:: Source material
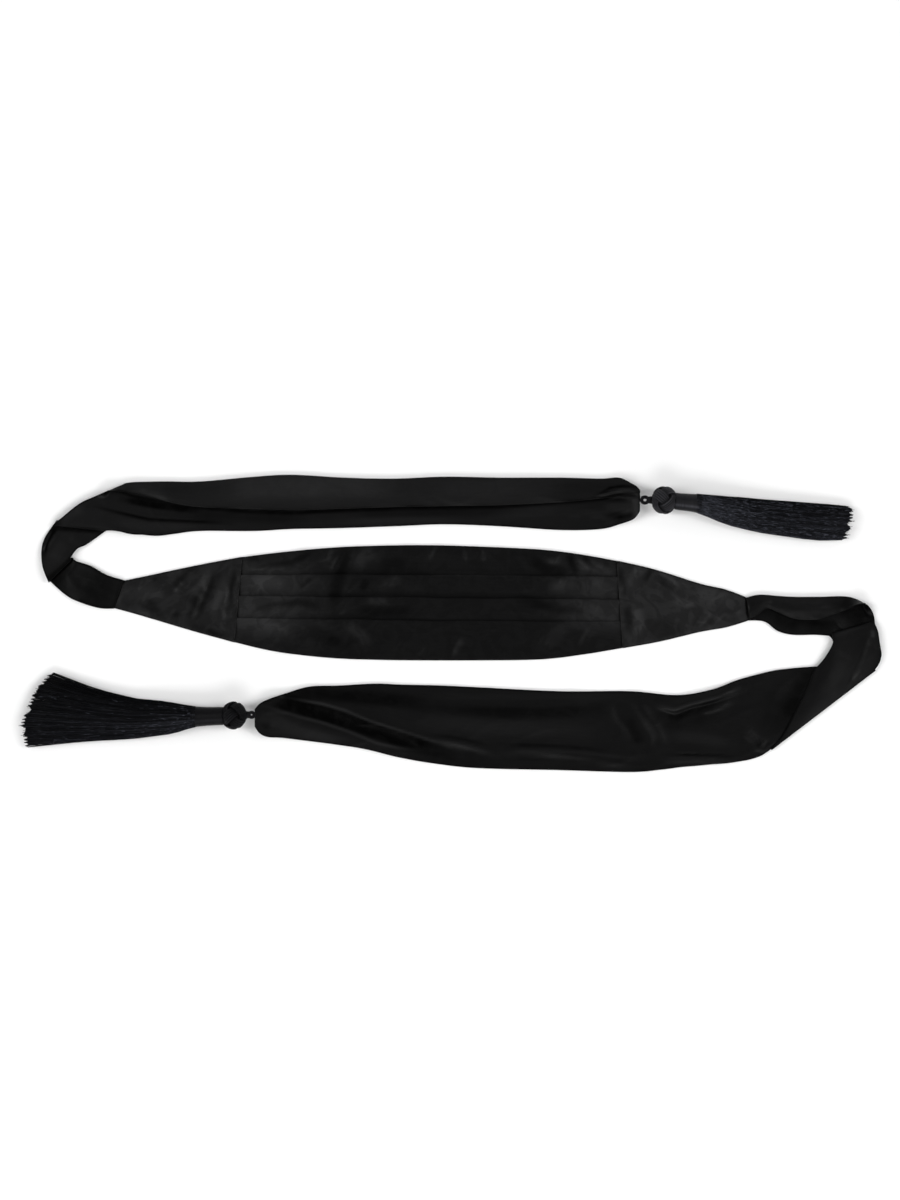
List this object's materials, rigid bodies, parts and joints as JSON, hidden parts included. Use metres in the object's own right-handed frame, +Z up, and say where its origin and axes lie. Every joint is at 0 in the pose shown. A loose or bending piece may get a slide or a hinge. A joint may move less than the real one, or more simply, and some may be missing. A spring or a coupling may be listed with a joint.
{
  "type": "cummerbund",
  "caption": "Black satin cummerbund sash laid flat, with a knife-pleated front, tapered side panels and soft ties that end in plaited ball knots and tassels.",
  "frame": {"origin": "on the surface that the sash lies on, below the middle of its outline seen from above", "axes": "+X along the sash towards the turn of the right tie, +Y up the height of the pleated front, towards its top edge, +Z up from the surface, out of the cloth's face"},
  "size_m": [0.9053, 0.3121, 0.0281],
  "materials": {
    "pleat_satin": "black satin, folded into pleats, soft broken highlights",
    "panel_satin": "black satin over a soft interlining, slightly puckered",
    "tie_satin": "soft limp black satin, semi-matt with long folds",
    "cord": "thin black rayon cord, plaited",
    "tassel_thread": "fine blue-black rayon thread with a silky glint"
  },
  "bodies": {
    "root": {"front_panel": "pleat_satin", "side_panel_left": "panel_satin", "side_panel_right": "panel_satin", "tie_left": "tie_satin", "tie_right": "tie_satin", "loop_left": "cord", "loop_right": "cord", "knot_left": "cord", "knot_right": "cord", "tassel_left": "tassel_thread", "tassel_right": "tassel_thread"}
  },
  "joints": []
}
::::
Repeat the data above, word for word.

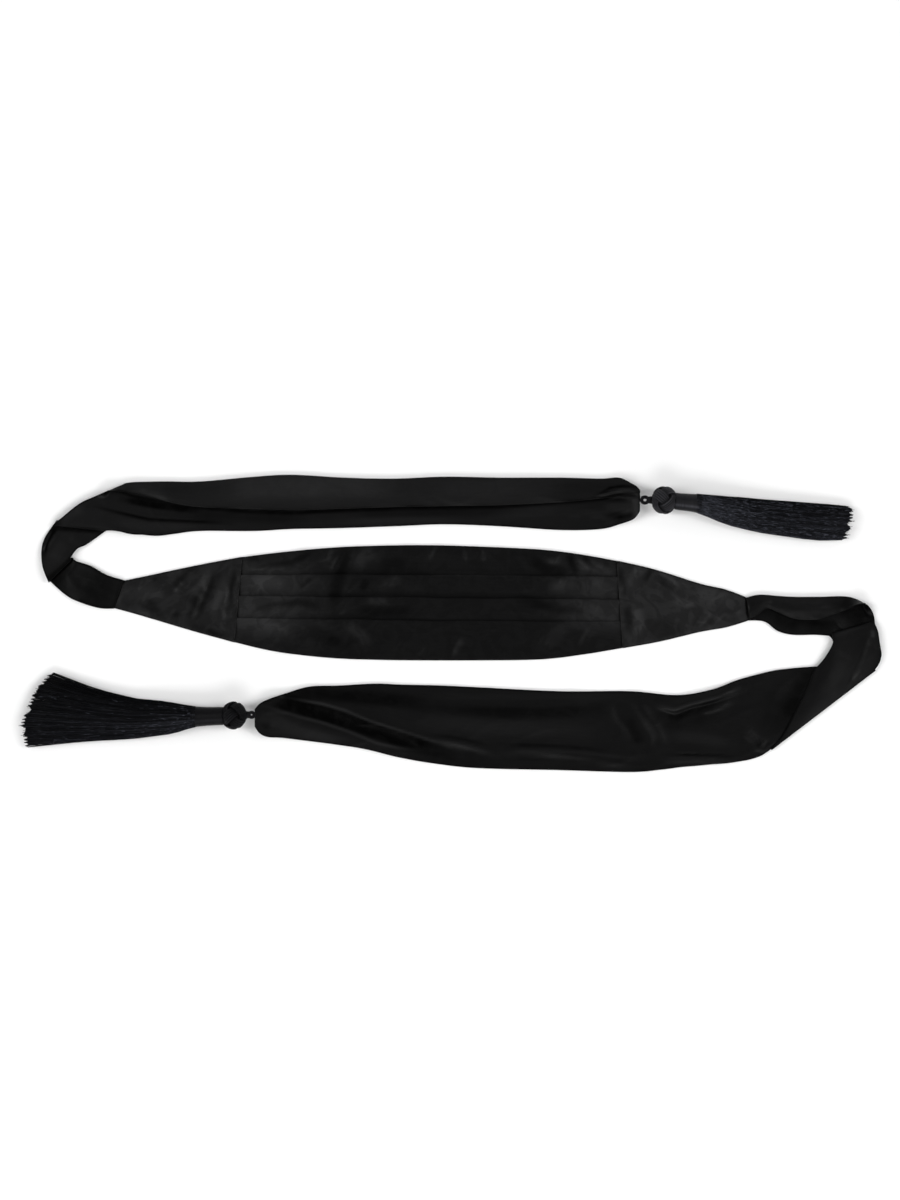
List this object's materials, rigid bodies, parts and joints as JSON, hidden parts included. Use metres in the object's own right-handed frame, +Z up, and say where its origin and axes lie. Every joint is at 0 in the pose shown. A loose or bending piece may get a slide or a hinge. A joint may move less than the real one, or more simply, and some may be missing. A spring or a coupling may be listed with a joint.
{
  "type": "cummerbund",
  "caption": "Black satin cummerbund sash laid flat, with a knife-pleated front, tapered side panels and soft ties that end in plaited ball knots and tassels.",
  "frame": {"origin": "on the surface that the sash lies on, below the middle of its outline seen from above", "axes": "+X along the sash towards the turn of the right tie, +Y up the height of the pleated front, towards its top edge, +Z up from the surface, out of the cloth's face"},
  "size_m": [0.9053, 0.3121, 0.0281],
  "materials": {
    "pleat_satin": "black satin, folded into pleats, soft broken highlights",
    "panel_satin": "black satin over a soft interlining, slightly puckered",
    "tie_satin": "soft limp black satin, semi-matt with long folds",
    "cord": "thin black rayon cord, plaited",
    "tassel_thread": "fine blue-black rayon thread with a silky glint"
  },
  "bodies": {
    "root": {"front_panel": "pleat_satin", "side_panel_left": "panel_satin", "side_panel_right": "panel_satin", "tie_left": "tie_satin", "tie_right": "tie_satin", "loop_left": "cord", "loop_right": "cord", "knot_left": "cord", "knot_right": "cord", "tassel_left": "tassel_thread", "tassel_right": "tassel_thread"}
  },
  "joints": []
}